One of the things that particularly stuck in my mind from the section on the inundation season was when he told us that one of the reasons that the ibis is associated with the god of wisdom & learning (Thoth) is because it appears to have secret knowledge of the inundation. About two weeks before the Nile floods great flocks of ibis fly into Egypt and land by the banks of the river as part of their seasonal migration. So to the Egyptians it looked like the birds knew the flood waters were on their way – so they must be wise to be able to predict it. During the inundation the farmlands were flooded which did the dual duty of saturating the land with water (important for being able to plough it, as well as for plant growth) and fertilising the land with silt and organic matter from further up river. During the inundation it obviously wasn’t possible to work on the fields – so this provided the Egyptian state with a supply of labour for building projects such as the pyramids. Blunden made this sound a bit like a happy fun holiday camp, but I rather suspect that wasn’t the case – it must’ve been back-breaking & dangerous work, in a different way to farming. However, they did get fed and housed during the work – and better fed than at home – so it wasn’t a bad thing for the villagers. Blunden also pointed out that the village would get filled with creepy-crawlies during this season – houses were built on slightly higher ground, so animals & insects escaping the flood-waters would crawl up into the houses. That was something I hadn’t really thought through before.

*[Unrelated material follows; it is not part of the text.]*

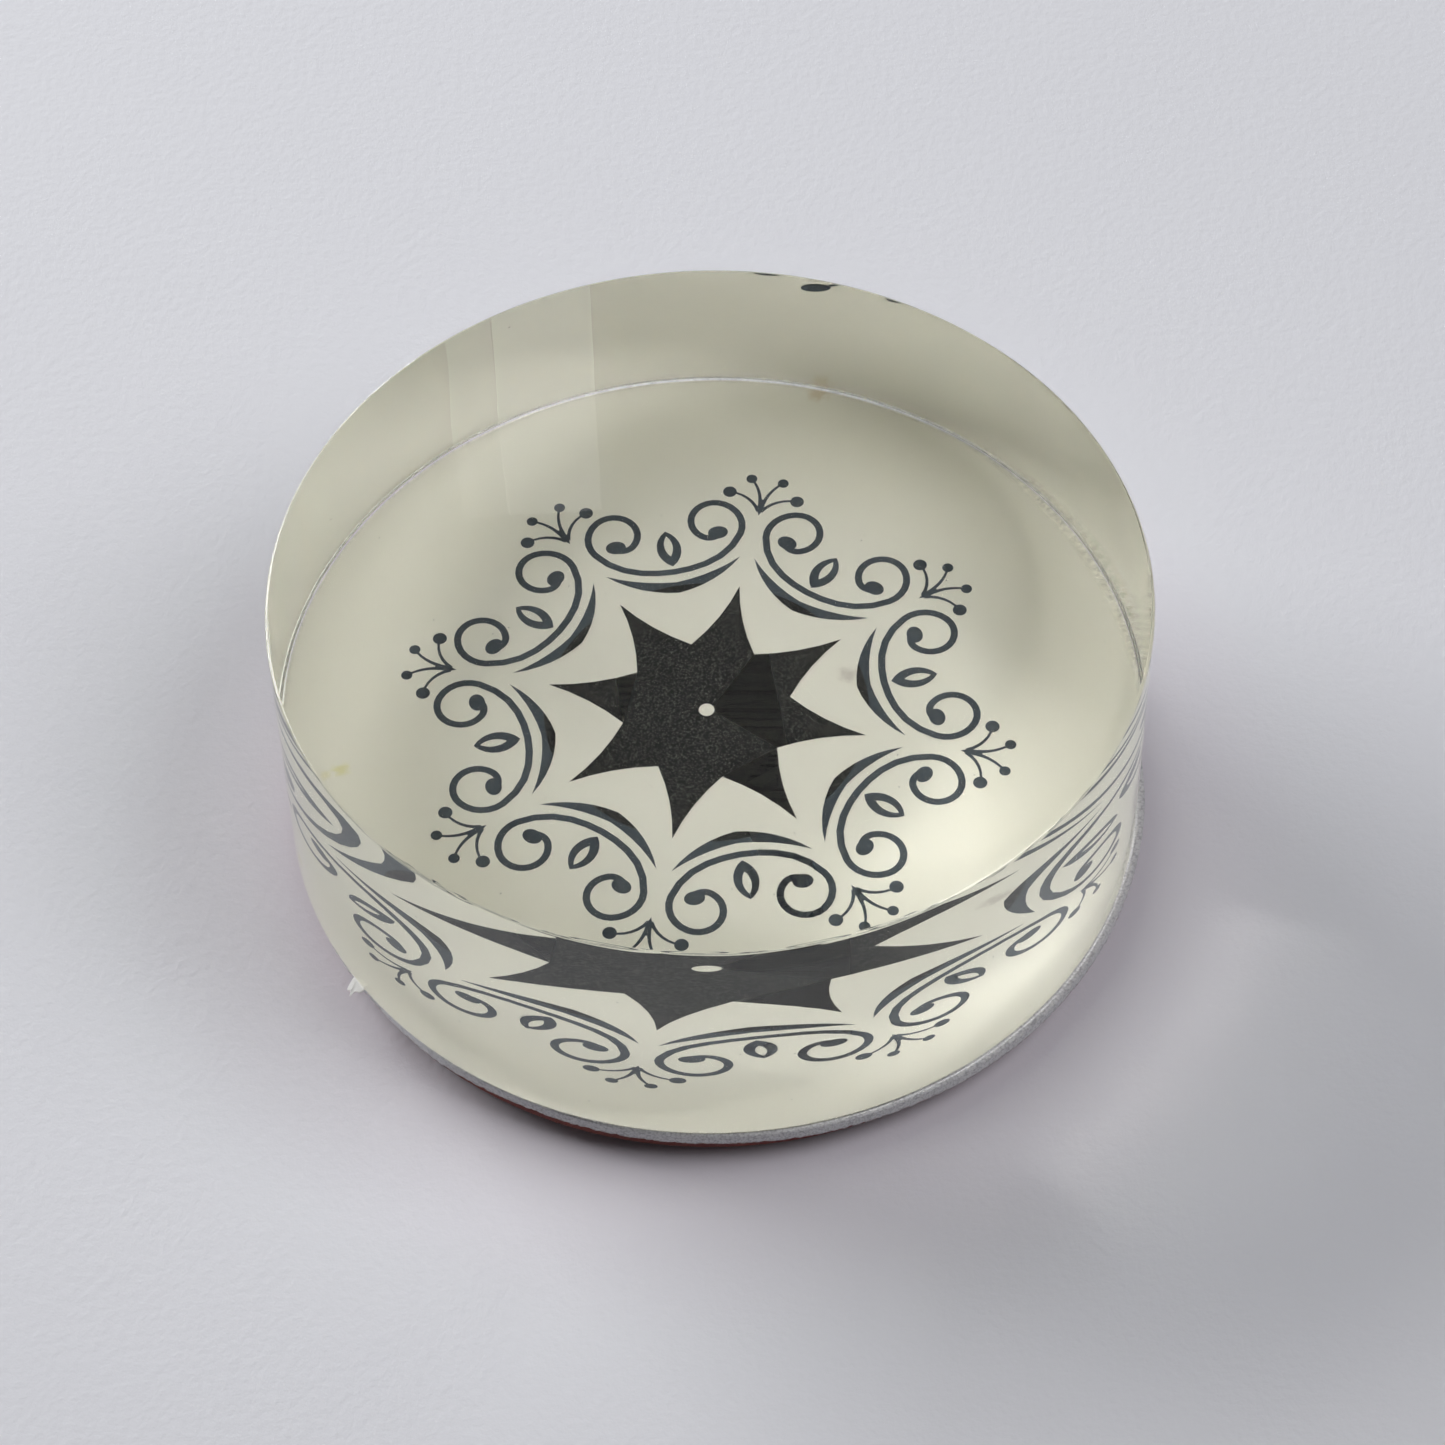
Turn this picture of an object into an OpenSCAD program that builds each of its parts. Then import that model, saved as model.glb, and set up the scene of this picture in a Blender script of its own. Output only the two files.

During the growing season the farmers would plough the land, sow the seeds then tend the plants as they grew. But the first thing that would happen is that the landowner’s officials would come and make sure all the boundary stones were in the right places and hadn’t been “moved by the floods”. Ploughs were pulled by oxen, if they had animals available, otherwise they were pulled by human power. After ploughing the seed was trampled in by running a herd of goats across the fields (if no goats, then the seed was sown in front of the plough which was used more like a harrow in that case). Blunden talked about how irrigation technology changed over the millennia – in the Old Kingdom a second harvest would have to be watered by hand, but by Ptolemaic times there were animal power water-wheels so it was much easier to get water out of the Nile & onto the fields. The growing season was also the time when the tax collectors came to figure out what their share of the crop would be – to make it harder for the farmer to hide how much grain he’d grown.

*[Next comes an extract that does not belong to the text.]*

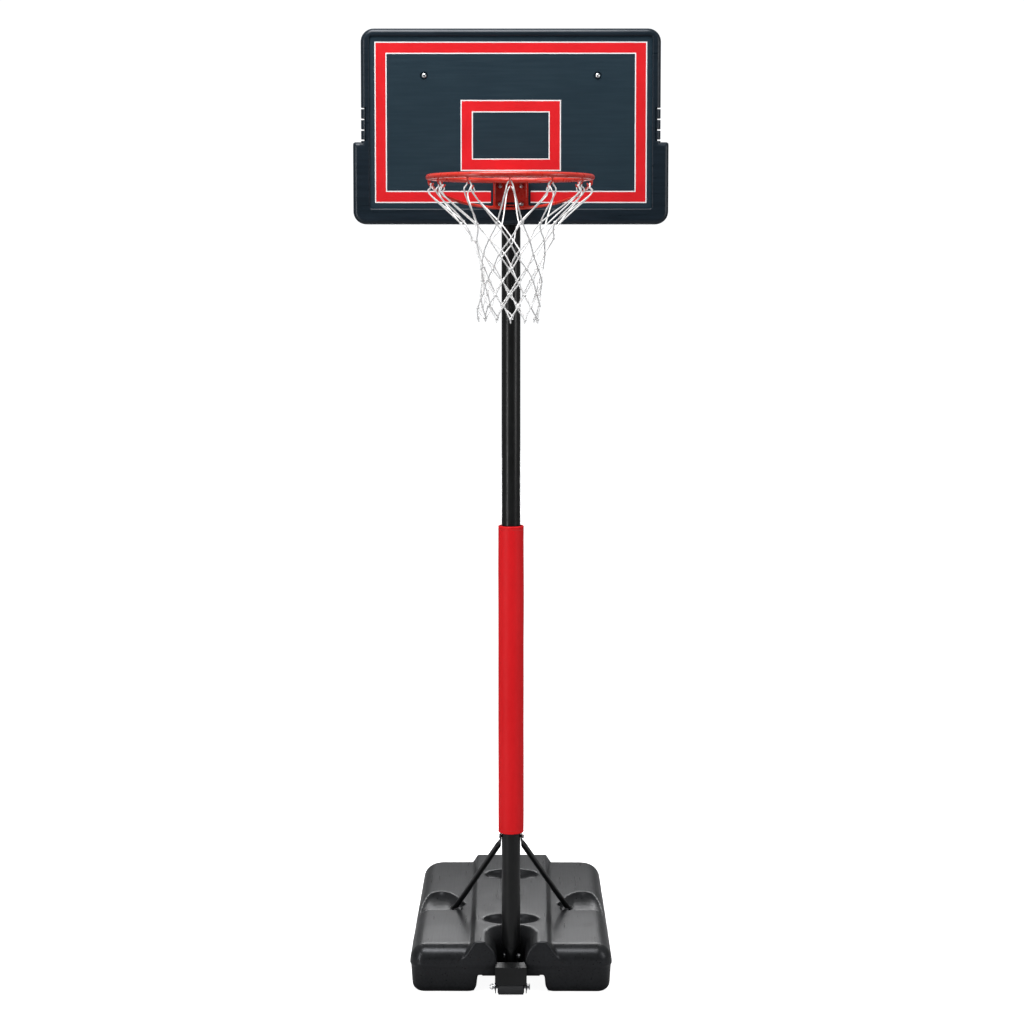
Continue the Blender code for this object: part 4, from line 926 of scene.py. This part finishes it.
def nut(node, along):
    """A chamfered hexagon nut."""
    axis = Vector(ALONG[along])
    lowest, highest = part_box(node)
    thick = abs((highest - lowest).dot(axis))
    start = (lowest + highest) / 2 - axis * thick / 2
    outline = [("bore", 0.0006), ("flat", 0.0), ("chamfer", 0.0), ("hex", 0.0011), ("hex", thick - 0.0011)]
    outline += [("chamfer", thick), ("flat", thick), ("bore", thick - 0.0006)]

    def radius_at(kind, height, turn):
        corner = hex_radius(NUT_APOTHEM, turn)
        if kind == "hex":
            return corner
        if kind == "chamfer":
            return min(corner, NUT_APOTHEM * 1.01)
        return BOLT_RADIUS + GAP + (0.0006 if kind == "flat" else 0.0)

    shape = Shape().turned(outline, 48, start, axis, closed=True, radius_at=radius_at)
    piece(node + "_fine", shape, "zinc", frame["nodes"][node]["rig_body"], (node,), 30.0)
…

The time to start harvesting the crop was determined by an official – Blunden compared this to the Del Monte adverts from ages ago (“The man from Del Monte says “yes!””). The men then harvested the crop together – a long line of them stepping forward in time with each other cutting the ears of barley (or pulling up the flax). Blunden said they would sing songs to keep themselves in step, I think he said that one of these songs is preserved on a tomb wall (but I may be misremembering this). Once gathered the grain would be trampled by animals to break up the husk. Then winnowed to get the grain kernels out, and sieved to remove dirt and the inevitable by-products of trampling it with animals. And then as much as eight tenths of it would be taken off to the landowner’s storehouses (generally the landowners were the temples or the Pharaoh himself). The grain was then the currency of the country – other workers like craftsmen (like Kha & Merit) would be paid with grain rations. And it was also a store in case of disaster. Blunden told us that the grain stores of the Ramesseum could hold enough grain to feed the population of Thebes and surrounding villages for 18 months. So if the harvest failed, the population could survive until the next harvest was in.

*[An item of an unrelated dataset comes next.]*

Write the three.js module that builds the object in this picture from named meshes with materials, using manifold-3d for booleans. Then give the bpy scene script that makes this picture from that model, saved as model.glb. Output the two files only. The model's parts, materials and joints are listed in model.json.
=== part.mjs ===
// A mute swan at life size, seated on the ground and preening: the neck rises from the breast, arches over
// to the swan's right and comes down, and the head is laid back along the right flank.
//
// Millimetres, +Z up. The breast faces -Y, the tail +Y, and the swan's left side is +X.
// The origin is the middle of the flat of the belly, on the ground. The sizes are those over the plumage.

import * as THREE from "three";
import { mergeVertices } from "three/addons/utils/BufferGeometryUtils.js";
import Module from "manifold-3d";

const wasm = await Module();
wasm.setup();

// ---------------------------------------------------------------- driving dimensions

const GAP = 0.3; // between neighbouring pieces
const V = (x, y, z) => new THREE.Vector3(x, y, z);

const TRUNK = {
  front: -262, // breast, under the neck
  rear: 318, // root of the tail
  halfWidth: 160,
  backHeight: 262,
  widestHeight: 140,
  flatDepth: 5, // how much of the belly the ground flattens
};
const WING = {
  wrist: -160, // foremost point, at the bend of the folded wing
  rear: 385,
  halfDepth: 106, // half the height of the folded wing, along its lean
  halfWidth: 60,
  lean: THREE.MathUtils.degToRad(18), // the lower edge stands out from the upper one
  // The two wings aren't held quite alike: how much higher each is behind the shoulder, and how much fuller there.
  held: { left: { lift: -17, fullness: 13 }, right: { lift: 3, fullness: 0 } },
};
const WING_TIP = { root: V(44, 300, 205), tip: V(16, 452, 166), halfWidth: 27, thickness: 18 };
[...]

The ancient Egyptians kept many different animals as livestock, and experimented with some quite strange ones. The most startling of these was an attempt (in New Kingdom times I think) to domesticate the hyena – which lasted about 150 years before being abandoned again. There were also lots of the more standard farm animals – cattle from early on, and goats but sheep weren’t present in large numbers until Ptolemaic times. They also kept, and ate, pigs – which surprised me, I’m not sure why. This wasn’t a rare or small scale thing, there are references in people’s tombs to the size of pig herds that they owned, for instance one man owned a herd of 4000 animals. In terms of birds the Egyptians mostly kept geese, or ducks, not chickens. There is a record in one of the Pharaoh’s annals (I forget which one, a Tutmosis I think) of him having been given a chicken as a present from some other kingdom and being astonished at it laying an egg every day. I hadn’t ever realised that this is part of why the chicken edged out the rest of the bird species as the one to keep. The birds and animals that the Egyptians kept were often force-fed to be fattened up for the table, and Blunden showed us several reliefs depicting the animal keepers with their hands down the animal’s throat. And there was also a relief of an Ancient Egyptian vet – and there are records about what to do about breech births in cattle and other problems of that sort. As well as the domesticated animals the Egyptians hunted & fished to supplement their diets. The reliefs in tombs like that of Nebamun show how the gentry did this (and are also symbolic in intent) but there are also reliefs from other tombs (Old Kingdom ones in particular) showing the working people gathering great big nets full of fish for instance.
And Blunden finished the talk with a brief description of wine & beer production in Ancient Egypt – which might’ve been better placed with the rest of the crop growing discussion, but clearly he wanted to set up his closing joke that “and now he needed a drink, so he’d finish here”. It was a good talk, full of humour & of the sorts of details that make such a long ago time sound more familiar. I was particularly reminded of medieval farming practices (boundary stones on fields, land owners & farmers not being the same people etc).